The herd immunity strategy also would have run the risk of creating more mutations. Unlike the flu, COVID-19 has a very low rate of mutations. This is thanks to components of the virus which act as “proofreaders” to minimize errors as the virus copies itself. This feature of the virus makes it much easier to create vaccines for COVID-19 than for the flu virus, which mutates very quickly.

But a low rate of mutations does not mean no mutations and the more the virus spreads, the more mutations are created. As an example, if the rate of mutations is one percent, then 100,000 replications could yield 1,000 new mutations. However, if the virus replicates itself 100 million times then there is the potential for a million mutations. This increases the chances that new mutations would be more deadly. Trying for herd immunity would be rolling the dice when it comes to more dangerous mutations.
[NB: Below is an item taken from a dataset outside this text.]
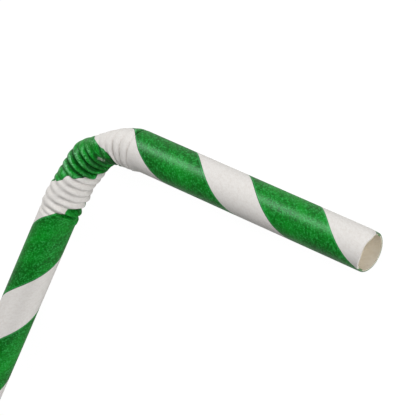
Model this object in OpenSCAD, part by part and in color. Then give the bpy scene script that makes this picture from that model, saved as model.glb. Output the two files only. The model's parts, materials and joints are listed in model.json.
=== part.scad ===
// Paper drinking straw with a crimped flexible section, bent and lying flat.
// +Z is up, +Y runs from the foot end along the long arm, and the bend turns towards +X.
// The origin is below the middle of the straw's box, on the surface that it lies on.

/* [Tube] */
// Outside diameter of the plain tube
tube_d = 6; // [5:0.5:7]
// Thickness of the wound paper wall
wall = 0.4; // [0.3:0.05:0.6]
// Straight length from the foot end to the first crimp
foot_len = 125.6; // [60:0.2:180]
// Straight length from the last crimp to the mouth end
mouth_len = 42.4; // [20:0.2:80]

/* [Crimps] */
// Number of raised rings in the flexible section
crimp_count = 15; // [12:1:18]
// Distance between two neighbouring valleys along the centre line
crimp_pitch = 1.32; // [1.2:0.02:1.6]
// Depth of the valleys near the foot end, where the rings are pushed together
crimp_depth = 0.5; // [0.3:0.05:0.6]
// Depth of the valleys near the mouth end, where the rings are pulled out
pulled_depth = 0.2; // [0.1:0.05:0.3]
// Rise of the pushed rings above the plain tube
crest_rise = 0.2; // [0:0.05:0.3]
// Share of the valleys' depth that is left on the outer side, where the wall is drawn straight
outer_share = 0.5; // [0.2:0.05:1]
// Unevenness of the rings, as each one was folded a little differently
fold_wander = 0.04; // [0:0.01:0.08]

/* [Bend] */
// Angle that the mouth arm is turned from the foot arm's line
bend = 77; // [0:1:90]
// Share of the turn that is spread evenly over the flexible section
even_share = 0.47; // [0:0.01:0.6]
// Place where the elbow starts, as a share of the flexible section
elbow_from = 0.42; // [0.2:0.01:0.5]
// Distance that the outer wall is drawn in at the middle of the elbow
elbow_flat = 1.1; // [0:0.1:1.2]
// Distance that the inner wall is drawn in ahead of the fold that closes
elbow_draw = 0.4; // [0:0.05:0.5]
// Extra depth of the fold that closes on the inner side of the elbow
pinch_depth = 0.4; // [0:0.05:0.5]
// Swell of the inner wall past that fold
pinch_swell = 0.3; // [0:0.05:0.3]

/* [Hidden] */
tube_r = tube_d / 2;
bore_r = tube_r - wall;
flex_len = crimp_count * crimp_pitch;
// half width of the first and the last valley
lip = 0.3 * crimp_pitch;
// length of folded wall inside each arm's wall, and its distance from both faces there
lap = 3 * wall;
tuck = wall / 8;
// places along each ring, as shares of the pitch from its valley, and steps round the tube
ring_places = [0, 0.15, 0.35, 0.5, 0.65, 0.85];
sides = 36;
// a high power makes the valleys narrow and the crests wide and round
ring_power = 4;
// where the outer wall is drawn in most, and how far that reaches to the foot and to the mouth
flat_at = 0.68;
flat_foot = 0.2;
flat_mouth = 0.32;
pinch_at = round(0.8 * crimp_count);

function clamp(t) = min(1, max(0, t));
function ease(t) = let (c = clamp(t)) c * c * (3 - 2 * c);
function mix(from, to, t) = from + (to - from) * t;

// Direction of the centre line at a share u of the flexible section, in degrees
function turn(u) = let (c = clamp(u))
    bend * mix(ease((c - elbow_from) / (1 - elbow_from)), c, even_share);

// Length of the wall at angle a, for one unit of centre line; a is 0 on the inner side of
// the bend, 90 on top and 180 on the outer side
function stretch(u, a) =
    1 - tube_r * cos(a) * (turn(u + 0.03) - turn(u - 0.03)) / 0.06 * PI / 180 / flex_len;

// How far the rings are pulled out, from 0 at the foot end to 1 at the mouth end
function pulled(u) = ease((u - 0.5) / 0.35);

// Share of an effect at distance t from its middle, fading to nothing at the given reach
function near(t, reach) = ease(1 - abs(t) / reach);

// Radius on the ring crests. At the elbow the outer wall is drawn in. The inner wall is drawn
// in as well, then pinched, and it swells past the pinch.
function crest(u, a) = let (inner = pow(max(0, cos(a)), 2), outer = pow(max(0, -cos(a)), 2)) tube_r
    + crest_rise * (1 - pulled(u)) / pow(stretch(u, a), 2)
    - elbow_flat * outer * near(u - flat_at, u < flat_at ? flat_foot : flat_mouth)
    - elbow_draw * inner * near(u - 0.61, 0.22)
    + pinch_swell * inner * near(u - 0.91, 0.14);

// Depth of the valleys, with the deep fold that closes the inner side of the elbow
function depth(u, a, ring) =
    mix(1, outer_share, max(0, -cos(a)))
        * mix(crimp_depth, pulled_depth, pulled(u)) / pow(stretch(u, a), 1.5)
    + pinch_depth * pow(max(0, cos(a)), 3) * (ring == pinch_at ? 1 : 0)
    + fold_wander * (sin(2 * a + 97 * ring) + sin(3 * a - 61 * ring));

// Outside and inside radius at distance s along the flexible section. Valleys are at whole
// rings. The folded wall is thick, so its outer face has wide crests and its inner face has
// narrow ones.
function outer_skin(s, a) = let (u = s / flex_len, ring = s / crimp_pitch)
    crest(u, a) - depth(u, a, round(ring)) * pow(abs(cos(180 * ring)), ring_power);
function inner_skin(s, a) = let (u = s / flex_len, ring = s / crimp_pitch)
    crest(u, a) - wall - depth(u, a, round(ring)) * (1 - pow(abs(sin(180 * ring)), ring_power));

// Stations along the folded wall: two at each end inside the arms, the rest on the rings
stations = concat(
    [-lip - lap, -lip + tuck],
    [for (k = [0 : crimp_count - 1]) each [for (place = ring_places) (k + place) * crimp_pitch]],
    [flex_len, flex_len + lip - tuck, flex_len + lip + lap]
);
last = len(stations) - 1;
function free(i) = i > 1 && i < last - 1;
function outer_r(i, a) = free(i) ? outer_skin(stations[i], a) : tube_r - tuck;
function inner_r(i, a) = free(i) ? inner_skin(stations[i], a) : bore_r + tuck;

// The outer face leaves out the middle of each crest, and the inner face the middle of each
// valley but the first and the last, because they are nearly flat there
function place_of(i) = i > 2 && i < last - 2 ? ring_places[(i - 2) % len(ring_places)] : -1;
outer_rows = [for (i = [0 : last]) if (place_of(i) != 0.5) i];
inner_rows = [for (i = [0 : last]) if (place_of(i) != 0) i];

// Centre line, summed from station to station
function heading(s) = turn(s / flex_len);
function run(i) = i < last ? stations[i + 1] - stations[i] : 0;
function step(i) = let (h = heading(stations[i] + run(i) / 2)) run(i) * [sin(h), cos(h)];
path = [for (i = 0, p = [0, stations[0]]; i <= last; p = p + step(i), i = i + 1) p];
tip = path[last] - lap * [sin(bend), cos(bend)];
mouth = tip + mouth_len * [sin(bend), cos(bend)];
foot = [0, -lip - foot_len];

// The point of the wall at station i, angle a and radius r, and the angles of its loops
function wall_point(i, a, r) = let (h = heading(stations[i]))
    [path[i].x + r * cos(a) * cos(h), path[i].y - r * cos(a) * sin(h), r * sin(a)];
angles = [for (j = [0 : sides - 1]) 360 * (j + 0.25) / sides];
outer_points = [for (i = outer_rows) each [for (a = angles) wall_point(i, a, outer_r(i, a))]];
inner_points = [for (i = inner_rows) each [for (a = angles) wall_point(i, a, inner_r(i, a))]];

// The straw's box, which places the origin
rim_x = tube_r * cos(bend);
rim_y = tube_r * sin(bend);
x_min = min([for (p = outer_points) p.x]);
x_max = max(mouth.x + rim_x, max([for (p = outer_points) p.x]));
y_max = max(mouth.y + rim_y, max([for (p = outer_points) p.y]));
z_min = min([for (p = outer_points) p.z]);
origin = [(x_min + x_max) / 2, (foot.y + y_max) / 2, z_min];

// Two triangles for each cell between loops a and b of the folded wall
function cells(a, b) = [
    for (j = [0 : sides - 1]) let (k = (j + 1) % sides)
        each [[a + j, a + k, b + k], [a + j, b + k, b + j]]
];
inner_start = len(outer_points);
outer_end = inner_start - sides;
inner_end = inner_start + len(inner_points) - sides;
wall_faces = concat(
    [for (p = [0 : sides : outer_end - 1]) each cells(p, p + sides)],
    [for (p = [inner_start : sides : inner_end - 1]) each cells(p + sides, p)],
    cells(inner_start, 0),
    cells(outer_end, inner_end)
);

// A plain wound tube that starts at a point and runs in one direction
module arm(start, direction, length) {
    translate([start.x, start.y, 0])
        rotate([-90, 0, -direction])
            difference() {
                cylinder(r = tube_r, h = length, $fn = 96);
                translate([0, 0, -1])
                    cylinder(r = bore_r, h = length + 2, $fn = 96);
            }
}

// The crimped section, one folded wall with its ends inside the arms' walls
module flexible_section() {
    polyhedron(points = concat(outer_points, inner_points), faces = wall_faces);
}

module straw() {
    color("mediumseagreen")
        translate(-origin)
            union() {
                arm(foot, 0, foot_len);
                arm(tip, bend, mouth_len);
                flexible_section();
            }
}

straw();
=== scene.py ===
import json
from math import ceil, cos, hypot, pi, radians, sin

import bmesh
import bpy
from mathutils import Matrix, Vector, noise


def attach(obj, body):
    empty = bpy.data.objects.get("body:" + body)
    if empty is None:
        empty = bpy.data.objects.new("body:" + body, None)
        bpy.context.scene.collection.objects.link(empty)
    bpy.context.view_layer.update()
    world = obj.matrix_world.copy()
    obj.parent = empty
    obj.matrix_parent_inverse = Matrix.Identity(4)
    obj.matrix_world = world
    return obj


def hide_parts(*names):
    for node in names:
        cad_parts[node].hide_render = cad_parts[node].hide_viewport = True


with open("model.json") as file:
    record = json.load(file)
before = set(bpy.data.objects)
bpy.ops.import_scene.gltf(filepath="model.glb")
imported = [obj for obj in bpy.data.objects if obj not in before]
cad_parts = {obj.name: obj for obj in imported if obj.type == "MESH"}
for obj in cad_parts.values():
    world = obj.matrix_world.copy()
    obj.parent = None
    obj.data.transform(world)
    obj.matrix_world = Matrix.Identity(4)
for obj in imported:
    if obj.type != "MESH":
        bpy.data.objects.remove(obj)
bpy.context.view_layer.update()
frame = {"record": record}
mm = 0.001
mounts = {mount["name"]: mount for mount in frame["record"]["mounts"]}
footEnd = Vector(mounts["foot_bore"]["pos_m"])
mouthEnd = Vector(mounts["mouth_bore"]["pos_m"])
mouthWay = Vector(mounts["mouth_bore"]["axis"])


# Shader nodes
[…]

And we know that there are several new and dangerous mutations already. Thankfully, these new strains seem responsive to most existing vaccines, but a vaccine-resistant COVID mutation is not out of the question if the virus mutates enough.

For now, however, the vaccines work and they work extremely well. A study of the Pfizer vaccine in Israel found that fewer than 0.1 percent of people who took both doses of the vaccine contracted COVID-19. Let me say that again. Less than 0.1 percent of people who took the Pfizer vaccine, 544 out of 523,000, even got sick from the virus. Only 15 of these cases needed hospitalization and no one who was vaccinated has died.

The vaccines work, but we need time to get them distributed. We also need to make sure that the conspiracy fearmongers don’t frighten people away from the miracle drugs that can save their lives.

If people really want to get the country – and the world – back to normal, the way to do it is to get everyone vaccinated and to use mitigation strategies like masks and social distancing to stay alive and healthy in the meantime.

Many online denizens of social media are more concerned with clickbait than with saving lives, however. And if the economy crashes now, then that just means that Joe Biden will have a harder time getting re-elected and holding Congress. We know from the January insurrection that some politicians are more than willing to risk the lives of their supporters.

When the history of the Coronavirus pandemic is written and read by our grandchildren, there will be collective facepalming at the stupidity of much of what we’ve done over the past year. The errors have been bipartisan, although Donald Trump seems to have been singularly ill-suited for leading the country through the crisis.

Maybe when the pandemic is over and we’ve begun to return to normal we can decide that, if something sounds too stupid to be true, that it at least bears more investigation from objective sources. Just because someone tells you what you want to hear, whether good news or a dystopian fantasy, it doesn’t mean that what they say is the truth. As the Bible advises, we should test the accuracy of what people tell us and hold them accountable. Don’t listen to people or sites with poor track records.

If the experience of 2020 and 2021 teaches us nothing else, we should learn to distrust the conspiracy pages and other purveyors of fake news. After all the people who have died, lost their health, and even gone to jail over the past year because they believed fake news, the time would seem ripe for Americans to become more discerning about what they put into their minds. But, somehow, I don’t think we’re ready to give up our confirmation biases and addiction to outrage yet.